Q: But later on you went to Korea and you felt…

A: I felt MORE disconnected! [Laughs] Yeah… I was just like: “Oh where do I belong?!”.

Dutch daughter 1

      Dutch daughter 1 - child quote 1

Q: Growing up as a bilingual child in New Zealand. What was that like?

A: Now I really like it. Firstly, I can easily chat with all my family in the Netherlands. And yes, they know English too but it is more fun to just speak their own language. And also, it also helped me to learn French. I found that very easy as well.

      Dutch daughter 1 - child quote 2

Q: What influence do other Dutch people in NZ have on the fact that you speak Dutch? Or are there other Dutch people with whom you speak Dutch sometimes?

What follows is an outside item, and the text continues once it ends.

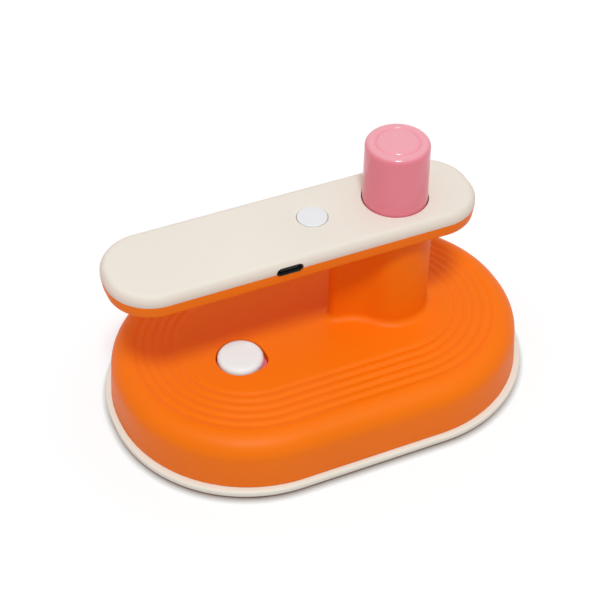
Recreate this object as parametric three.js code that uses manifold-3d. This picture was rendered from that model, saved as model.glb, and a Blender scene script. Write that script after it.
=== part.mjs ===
// A compact cordless wallpaper steamer: an oval steam base, a hollow column moulded on it,
// a flat cantilever grip on the column, and a hand pump that is pressed down into the column.
// Millimetres, +Z up. The origin is on the floor under the middle of the base.
// +X points to the end that carries the column, -Y to the side with the charging port.

import * as THREE from 'three';
import { mergeVertices } from 'three/addons/utils/BufferGeometryUtils.js';
import Module from 'manifold-3d';

const wasm = await Module();
wasm.setup();

// ---- Driving dimensions -------------------------------------------------------------------

// Clearances
const seam = 0.1; // parting line between two shells
const seat = 0.3; // between a loose piece and what carries it
const slip = 0.3; // round a piece that slides
const cut = 2; // how far a cutting tool runs past the face that it opens

// Bottom cover: the pale rim that shows round the foot of the base
const coverRimAtEnds = 2; // how far the rim stands out of the base shell
const coverRimAtSides = 1.9;
const coverEndFlat = 2; // half of the straight part at each end of the oval
const coverThickness = 2.7;
const coverEdgeRadius = 0.9;
const coverLipHeight = 2;
const coverLipThickness = 1.4;

// Feet
const footHeight = 1.6;
const footRadius = 4.5;
const footPegRadius = 2.2;
const footPegLength = 1.5;
const footChamfer = 0.4;
const footEndSetback = 36; // from the base shell's outline to the feet
const footSideSetback = 8;

// Base shell
const baseHalfLength = 77.7;
const baseHalfWidth = 51.8;
const baseEndFlat = 1; // half of the straight part at each end of the oval
const baseEdgeHeight = 24; // height of the top where its edge round ends
const baseDraft = 0.8;
const baseEdgeRadius = 8;
const baseWall = 2.4;
const baseRoof = 2.6;
const crownRise = 1.8;
const rippleCount = 5;
const rippleInset = 9.2; // from the foot of the wall to the outer ripple's crest
const ripplePitch = 3.9;
const rippleDepth = 0.5;

// Column
const columnSetback = 47.6; // from the base's +X end to the column's axis
const columnWall = 1.35;
const columnBoreGap = 0.35; // round the pump's flange
const webLength = 22; // from the column's axis to the centre of the web's tip
const webTipRadius = 3;
const webFlankRadius = 18;
const columnFootRadius = 2.6;
const columnFootSink = 0.02; // how deep that round starts in the top
const neckWall = 1.3;
const neckHeight = 4.2;
const wireChannelRadius = 1.5;
const wireChannelSetback = 5.2; // from the web's tip screw to the wire channel

// Grip
const gripUnderside = 66;
const gripLowerHeight = 4.9;
const gripUpperHeight = 4;
const gripHalfLength = 68.7;
const gripHalfWidth = 18.3;
const gripEndFlat = 1.7; // half of the straight part at each end of the grip
const gripDraft = 0.5; // how far the lower shell's side leans in on its way down
const gripOverhang = 29.2; // from the column's axis to the grip's +X end
const gripWall = 1.8;
const gripFloor = 2;
const gripRoof = 1.7;
const gripLowerRound = 1.4;
const gripUpperRound = 2.9;
const gripLipDepth = 1;
const gripLipThickness = 1.1;
const gripPostRadius = 3;
const gripPostStart = 10.1; // from the grip's -X end to the first post
const gripPostEnd = 6.1; // from the last post to the grip's +X end
const gripRibThickness = 1.4;
const gripRibHeight = 1.6;
const gripRibY = 6.1;
const gripRibSetback = 12.2; // from the grip's -X end
const gripRibGap = 6; // from the ribs to the board
const gripPostGap = 1; // from the middle post to the board

// Pump
const pumpRadius = 11.7;
const pumpTaper = 0.25;
const pumpReach = 24; // how far the knob stands out of the grip
const pumpEdgeRadius = 1.9;
const pumpWall = 1.7;
const pumpTopThickness = 2.4;
const pumpFlangeReach = 0.4;
const pumpFlangeHeight = 2;
const pumpFlangeSink = 1.2; // from the column's top down to the flange
const pumpStroke = 14;
const pumpRingOuter = 8.4;
const pumpRingInner = 6.9;
const pumpRingDepth = 0.6;
const pumpRingSlope = 0.3;
const pumpBossRadius = 3.6;
const pumpBossLength = 6;
const rodRadius = 2;
const pistonRadius = 6.2;
const pistonHeight = 4;
const pistonClearance = 2.4; // left under the piston when the pump is down
const pistonGrooveHeight = 1.6;
const pistonGrooveDepth = 1.3;
const outletBore = 1.2;
const valveRadius = 3.4;
const valveStemRadius = 0.8;
const valveEdge = 0.7;
const valveThickness = 1;
const barrelRadius = 8.2;
const barrelBoreRadius = 6.5;
const barrelTop = 58;
const barrelFlangeRadius = 15;
const barrelFlangeThickness = 1.4;
const barrelFloor = 3;
const guideThickness = 2;
const guideSpigot = 3;
const springWire = 1.2;
const springRadius = 7.3;
const springTurns = 7;
const springEndTurns = 0.5; // flat part of the wire at each end

// Power button and charging port
const buttonOffset = 8; // from the middle of the grip towards +X
const buttonY = 1;
const buttonRadius = 5.6;
const buttonProud = 0.4;
const buttonTravel = 0.6;
const buttonFlange = 0.9;
const buttonFlangeHeight = 0.7;
const buttonStemRadius = 1.6;
const buttonStemLength = 0.4;
const portOffset = 8.6; // from the middle of the grip towards -X
const portWidth = 10;
const portHeight = 3.4;
const portLift = 0.5; // from the grip's seam up to the middle of the port
const portRecess = 0.2;
const portSocketDepth = 7.3;
const portSocketWall = 0.4;
const portSocketBack = 1;
const portTongueSideGap = 1.2;
const portTongueRecess = 0.8;
const portTongueThickness = 0.7;

// Filler
const fillerSetback = 45.2; // from the base's -X end
const fillerY = -6.5;
const fillerRadius = 8.4;
const fillerEdge = 0.5;
const fillerProud = 1.1;
const fillerHeadThickness = 3.2;
const fillerGap = 0.5;
const fillerNailRelief = 1.8;
const fillerStemRadius = 4.9;
const fillerStemLength = 7;
const fillerStemChamfer = 1;
const fillerSealThickness = 1.9;
const fillerCupWall = 1.6;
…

A: Yes indeed! Two of my best friends are Dutch and with one of them I always speak Dutch and with one I always speak English. That’s really very strange! The one I speak most Dutch to, she had come here when she was 12. But she also knew English well. But for us… The first time we met was when she had just been here for a few months and then I spoke Dutch to her because her English was not that good and I also felt sorry for her because she had trouble with the change. And then I did not see her for a long time and then I saw her again in the first year of university. And because we spoke Dutch the first time around we automatically spoke Dutch to each other again. And when someone else is with us then we really have to speak English otherwise it would be a bit antisocial. And that feels very strange [speaking English to her]. But the other friend, that one I had met at secondary school together with a lot of other girls and therefore we spoke English to each other. Yes, now we still speak English to each other.

      Dutch daughter 1 - child quote 3

Q: And how often do you go to The Netherlands?

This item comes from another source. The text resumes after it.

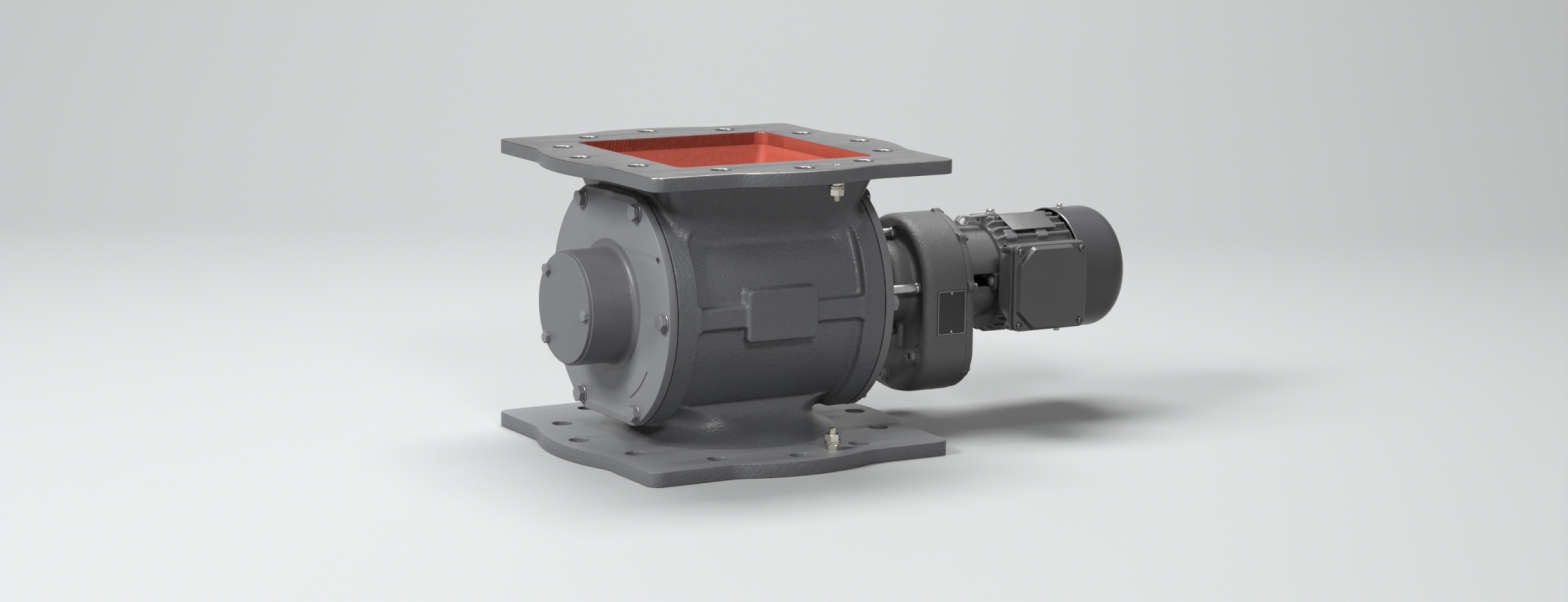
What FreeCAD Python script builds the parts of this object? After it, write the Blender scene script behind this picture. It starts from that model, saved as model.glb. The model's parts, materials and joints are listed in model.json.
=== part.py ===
import FreeCAD, Part
import math
import os
import re

import Sketcher

# Rotary airlock valve with an inline gear motor. Millimetres, +Z up.
# X runs along the rotor's axis towards the drive, the terminal box is on the -Y side, and the
# origin is the centre of the outlet flange's underside.

SIZES = [
    ("body_length", 300, "housing over its two end faces"),
    ("flange_side", 433, "square part of both flanges"),
    ("flange_round", 474, "diameter of the round part of both flanges"),
    ("flange_corner", 16, "corner radius of the flanges"),
    ("outlet_flange", 19, "thickness of the outlet flange"),
    ("inlet_flange", 18, "thickness of the inlet flange"),
    ("outlet_gap", 26, "outlet flange to the flats of the end bands"),
    ("inlet_gap", 27, "flats of the end bands to the inlet flange"),
    ("bolt_circle", 410, "bolt circle of both flanges"),
    ("bolt_hole", 26, "hole diameter on the bolt circle"),
    ("bolt_holes", 12, "holes on the bolt circle"),
    ("bore_radius", 136, "rotor bore"),
    ("barrel_wall", 12, "wall of the barrel between its end bands"),
    ("band_wall", 24, "end bands and end covers over the bore"),
    ("band_width", 30, "width of an end band"),
    ("flat_depth", 15, "flats of the bands and covers below their full radius"),
    ("inlet_margin", 10, "inlet opening at the flange face to the plane of a housing end"),
    ("inlet_corner", 9, "corner radius of the inlet opening"),
    ("throat_margin", 38, "inlet throat to a housing end"),
    ("throat_width", 214, "inlet throat across the axis"),
    ("throat_rise", 95, "rotor axis to the height at which the inlet walls start to lean"),
    ("neck_rise", 90, "rotor axis to the height at which the inlet neck leaves the barrel"),
    ("neck_wall", 11, "wall of the inlet neck"),
    ("neck_corner", 26, "outer corner radius of the inlet neck"),
    ("outlet_bore", 250, "round outlet opening"),
    ("outlet_margin", 48, "outlet slot in the barrel to a housing end"),
    ("outlet_width", 150, "outlet slot in the barrel across the axis"),
    ("outlet_drop", 123, "rotor axis to the height at which the outlet neck leaves the barrel"),
    ("outlet_wall", 9, "wall of the outlet neck"),
    ("outlet_corner", 14, "corner radius of the outlet slot"),
    ("outlet_root", 296, "diameter of the outlet neck where it meets the flange"),
    ("pad_length", 101, "side pad along the axis"),
    ("pad_height", 66, "side pad upright"),
    ("pad_proud", 13, "face of the side pad over the barrel"),
    ("pad_corner", 7, "corner radius of the side pad"),
    ("rib_height", 26.5, "horizontal side rib upright"),
    ("rib_proud", 9.5, "face of the side rib over the barrel"),
    ("gasket", 0.8, "thickness of the cover gaskets"),
    ("cover_plate", 12.2, "thickness of an end cover's plate"),
    ("spigot", 4, "depth of the covers' spigots in the bore"),
    ("cover_bolt_wall", 11, "bore to the middle of the end cover bolts"),
    ("cover_bolt", 12, "shank diameter of the end cover bolts"),
    ("cover_bolt_flats", 19, "across flats of the end cover bolts"),
    ("cover_bolt_head", 7.5, "head height of the end cover bolts"),
    ("cover_washer", 24, "outside of the end cover washers"),
    ("washer_thick", 2, "thickness of the end cover washers"),
    ("jacking_hole", 8.5, "tapped jacking hole in the covers"),
    ("boss_radius", 73, "outside of the outboard bearing boss"),
    ("boss_length", 61, "outboard boss from the cover's plate"),
    ("drive_boss_radius", 55, "outside of the drive side bearing boss"),
    ("drive_boss_length", 40, "drive side boss from the cover's plate"),
    ("cap_radius", 70, "bearing cap plate"),
    ("cap_thick", 4, "thickness of the bearing cap plate"),
    ("cap_screw_circle", 124, "circle of the cap screws"),
    ("cap_screw", 8, "diameter of the cap screws"),
    ("shaft_radius", 27.5, "rotor shaft in the hub and seals"),
    ("journal_radius", 25, "rotor shaft in its bearings"),
    ("drive_end_radius", 19, "rotor shaft in the gear unit's sleeve"),
    ("bearing_radius", 45, "outside of the rotor bearings"),
    ("bearing_width", 20, "width of the rotor bearings"),
    ("bearing_recess", 4, "boss face to bearing"),
    ("seal_radius", 40, "outside of the shaft seals"),
    ("seal_width", 10, "width of the shaft seals"),
    ("vane_count", 8, "vanes of the rotor"),
    ("vane_thick", 7, "thickness of a vane"),
    ("vane_gap", 0.35, "running gap at the vane tips and ends"),
    ("hub_radius", 44, "outside of the rotor hub"),
    ("running_gap", 0.3, "gap between pieces that turn against each other"),
    ("fit_gap", 0.05, "clearance of screws and seats that do not turn"),
    ("stud_circle", 404, "circle of the earthing studs"),
    ("stud_angle", 75, "angle of the earthing studs from +X towards -Y"),
    ("stud_diameter", 10, "earthing studs"),
    ("stud_flats", 17, "across flats of the earthing nuts"),
    ("stud_length", 28, "earthing stud proud of its flange"),
    ("rod_circle", 130, "circle of the four stand-off rods"),
    ("rod_radius", 6.5, "stand-off rods"),
    ("rod_spigot", 4, "radius of the threaded rod ends"),
    ("dome_gap", 25, "drive side boss to the gear unit's output hub"),
    ("dome_length", 34, "output hub proud of the recess floor"),
    ("recess_depth", 8, "front recess of the gear case"),
    ("case_length", 59, "recess floor to the joint with the rear cover"),
    ("rear_cover", 11, "thickness of the gear case's rear cover"),
    ("case_radius", 90, "half width and top radius of the gear case"),
    ("case_drop", 148, "rotor axis to the underside of the gear case"),
    ("cut_drop", 108, "rotor axis to the start of the gear case's lower corners"),
    ("case_wall", 7, "wall of the gear case"),
    ("rim_round", 12, "rounding of the gear case's front rim"),
    ("recess_radius", 75, "front recess of the gear case"),
    ("recess_drop", 90, "rotor axis to the lowest point of the front recess"),
    ("dome_radius", 57, "output bearing hub on the gear case"),
    ("plug_radius", 8.5, "head of an oil plug"),
    ("plug_head", 6, "height of an oil plug's head"),
    ("plug_stem", 15, "oil plug under its head"),
    ("small_screw", 5, "case, fan cover and lid screws"),
    ("small_flats", 8, "across flats of the case and fan cover screws"),
    ("nameplate_length", 44, "gear unit's nameplate along the axis"),
    ("nameplate_height", 59, "gear unit's nameplate upright"),
    ("nameplate_drop", 31.5, "rotor axis to the middle of the nameplate"),
    ("plate_thick", 0.8, "thickness of the nameplate"),
    ("key_length", 45, "coupling key"),
    ("key_width", 10, "width of the coupling key"),
    ("key_height", 8, "height of the coupling key"),
    ("shaft_drop", 72, "rotor axis to layshaft axis"),
    ("sleeve_radius", 27.5, "hollow output sleeve"),
    ("output_module", 2.25, "module of the layshaft pinion and the output gear"),
    ("motor_module", 2.0, "module of the motor pinion and the layshaft gear"),
    ("gear_spacing", 7, "output gear to layshaft gear"),
    ("output_teeth", 52, "teeth of the output gear"),
    ("lay_pinion_teeth", 12, "teeth of the layshaft pinion"),
    ("motor_pinion_teeth", 12, "teeth of the motor pinion"),
    ("gear_backlash", 0.24, "play between meshing teeth"),
    ("output_gear_width", 18, "face width of the output gear"),
    ("lay_gear_width", 12, "face width of the layshaft gear"),
    ("lay_bearing_radius", 17.5, "outside of the layshaft bearings"),
    ("lay_bearing_bore", 8.5, "bore of the layshaft bearings"),
    ("lay_bearing_width", 8, "width of the layshaft bearings"),
    ("adapter_radius", 66, "motor adapter"),
    ("adapter_neck", 56, "lower part of the motor adapter"),
    ("adapter_length", 60, "motor adapter along the axis"),
    ("adapter_window", 30, "side windows of the motor adapter along the axis"),
    ("window_height", 17, "side windows of the motor adapter upright"),
    ("lug_length", 13, "bolt lugs of the motor adapter along the axis"),
    ("lug_width", 16, "bolt lugs of the motor adapter across"),
    ("lug_height", 22, "bolt lugs of the motor adapter upright"),
    ("motor_length", 117, "motor frame along the axis"),
    ("frame_radius", 71, "motor frame under its fins"),
    ("fin_reach", 78, "fin tips from the motor's axis"),
    ("fin_thick", 2.6, "thickness of a fin"),
    ("fin_step", 12, "angle between fins"),
    ("stator_radius", 63, "stator core"),
    ("air_gap_radius", 38, "bore of the stator core"),
    ("core_length", 72, "stator and rotor cores"),
    ("motor_shaft_radius", 10, "motor shaft in its bearings"),
    ("motor_bearing_radius", 23.5, "outside of the motor bearings"),
    ("motor_bearing_width", 14, "width of the motor bearings"),
    ("box_side", 114, "terminal box lid"),
    ("box_offset", 26, "motor's front face to the middle of the terminal box"),
    ("box_rise", 2, "middle of the terminal box above the axis"),
    ("lid_face", 142, "face of the lid's flange from the axis"),
    ("lid_thick", 9, "thickness of the lid"),
    ("lid_panel", 2.5, "raised panel on the lid"),
    ("box_wall", 4, "wall of the terminal box"),
    ("box_gasket", 1, "gasket under the lid"),
    ("fan_cover_radius", 82, "fan cover"),
    ("fan_cover_length", 81, "fan cover behind the motor frame"),
    ("fan_bend", 26, "rounding of the fan cover's rear edge"),
    ("slot_width", 6, "ring slots of the fan cover's grille"),
    ("sheet_metal", 1.5, "sheet of the fan cover"),
    ("fan_radius", 62, "cooling fan"),
    ("fan_hub_radius", 17, "hub of the cooling fan"),
    ("fan_hub_length", 22, "hub of the cooling fan along the axis"),
    ("blade_length", 18, "blades of the cooling fan along the axis"),
    ("blade_thick", 2.4, "blades of the cooling fan"),
]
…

A: We go… Yes first we went every four years. And the past six years we went every three years back. And I went by myself without my father or mother. Just on my own, I went back to the Netherlands.

Q: And no problem at all to function immediately in Dutch?

A: No, no. My cousins laugh sometimes because I say something wrong and don’t use the right word. But on the whole things are fine. I have no problems.

Q: And you don’t mind at all that you make a mistake now and then, you just continue to speak Dutch?

A: Yes. Oh certainly! Certainly. It would not stop me. I find it annoying and I immediately ask: “Oh, what should I have said?” or “How do you say that in Dutch?” I also sometimes ask my parents. Because I want to know. I really want to learn. But. It does not stop me because I prefer to talk to them in Dutch rather than in English.

      Dutch daughter 1 - child quote 4

Q: Why do you think your parents raised you bilingually?

A: Eh. Well I think… For them it was not really a conscious decision because they spoke Dutch to each other naturally. And Dutch to us, simply because it was the easiest for them. And yes we… because they have their own business, a farm really, so we were always just at home and we did not have that much contact with other people to speak English with. They also thought, I think, that it would be nice if we could… yes talk to my granny and my family in The Netherlands. So they would like that very much too, I think. Yes… They also knew that you can easily learn two languages as a child, you know. It’s not nearly that easy when you are older and have to learn a language. So they just thought, they started speaking Dutch to each other, and we then learned it as a matter of course and they thought that was great.

      Dutch daughter 1 - child quote 5

Q: One more point. Do you regret anything? In growing up bilingually?

A: I regret a bit that I did not keep it up better when I was younger. Especially between the ages of 6 to 11. Because I notice now that although I speak reasonably fluent Dutch, I still always use the same expressions and yes I a bit… I don’t know how to say this –limited- sometimes.

And that is the age when you learn those sorts of things and I could have if I wanted to because my parents still spoke Dutch to me. And I did have the books and the videos. But at that time I just, well, dropped it a bit. So I regret that somewhat.